Take my five-spiced roast duck main course (I rather wish I hadn’t): the breast had been overcooked to an uncompromising shade of ashen grey, and yet the skin remained uncrisp. Alongside this slumbered an exhausted block of dauphinoise, the discolouring of the potatoes hinting at the length of time they’d been hanging around waiting for someone to order them. A shame all round, as the duck retained decent flavour, if not texture, despite its manhandling. I struggled to detect any of the advertised hedgerow and elderberry notes in the jus.
Mrs Diner’s sirloin suffered exactly the opposite fate, being cooked so rare that some of the sinewy tissue hadn’t broken down. The Cook and Barker source their beef from their own Hope House Farm, so we were expecting a first-rate steak, but this lacked depth of flavour, perhaps due to scantness of seasoning.
Our starters had been a little better, but were still nigglesome. A lobster and crab bisque was rich and packed some proper umami depth, but while the crunch of cracked shell at least proved it was home-made, I’d rather the bits had been sieved rather than forcing me to filter them out with my teeth.
A tender and flavoursome piece of belly pork came with a sweet scallop, a swoosh of pea purée and some decent black pudding. This would have been rather good had the skin of the pig been crisp as advertised. Instead, it stuck gummily to the teeth. Not a dish for dentures.
Mrs Diner, who ordered from the table d’hôte, was given a weird glass of tequila sunrise as a palate cleanser between courses (it had the opposite effect on her palate), whereas I, eating from the more expensive à la carte, was offered none. A stingy omission.
Otherwise, service was cheery and brisk, as it had to be with so many customers.
The dining room in which these dishes were served is an attractive part of an old building featuring exposed stonework, bare wood floors and some serious timber beams. Apparently it used to be a blacksmith’s, which explained the well in the middle of the room. I don’t often comment on chairs, but these, let me tell you, were very comfy indeed. The Ancient Diner would have approved.
Here and there were hung the tools of the hunt, which made me wonder why, bang in the middle of the season, there was no game on the menu? No fewer than eight main courses featured beef: where was the pigeon salad, the roast grouse, the game pie? It’s almost impossible to drive here without running over a pheasant or two – and they surely could have cadged a few haunches of venison off the Duke of Northumberland’s estates just up the road.
I consoled myself with a plate of excellent cheese, including Doddington’s admirable first attempt at a blue, Darling, and a tangy three-year-old Gouda. The former perfectly matched a glass of treacly Pedro Ximinez sherry, but as ever there was a catch: the cheeses were almost fridge-cold.

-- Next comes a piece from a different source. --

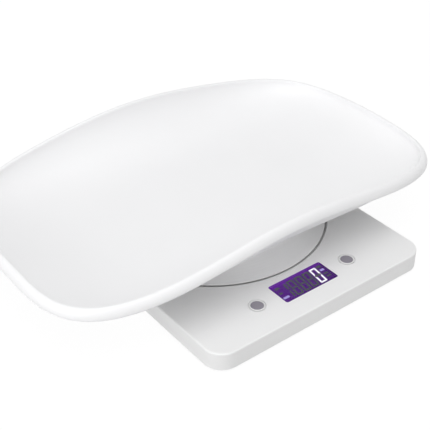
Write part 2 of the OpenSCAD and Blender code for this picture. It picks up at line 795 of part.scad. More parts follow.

Mrs Diner finished with meringue and cream. I adore chewy meringue; this one wasn’t.
Despite my whining, this wasn’t a truly awful meal; it was just frustrating. It’s clearly very popular, so maybe I’ve just got it wrong, and this is exactly what people want. They are clearly being served exactly what they expect, and this place has been around forever so maybe I should just let them get on with it.
Through the mediocrity, though, there were flashes of what might have been. A shorter, far more focussed menu, including something that someone has shot, proper care of decent ingredients, and attention to detail – is that too much to ask? Particularly as our bill came to just under £72, including just a couple of glasses of reasonably priced wine. That’s not completely outrageous, but more than enough for us to expect something better. As Jamie Lawson would say: I wasn’t expecting that.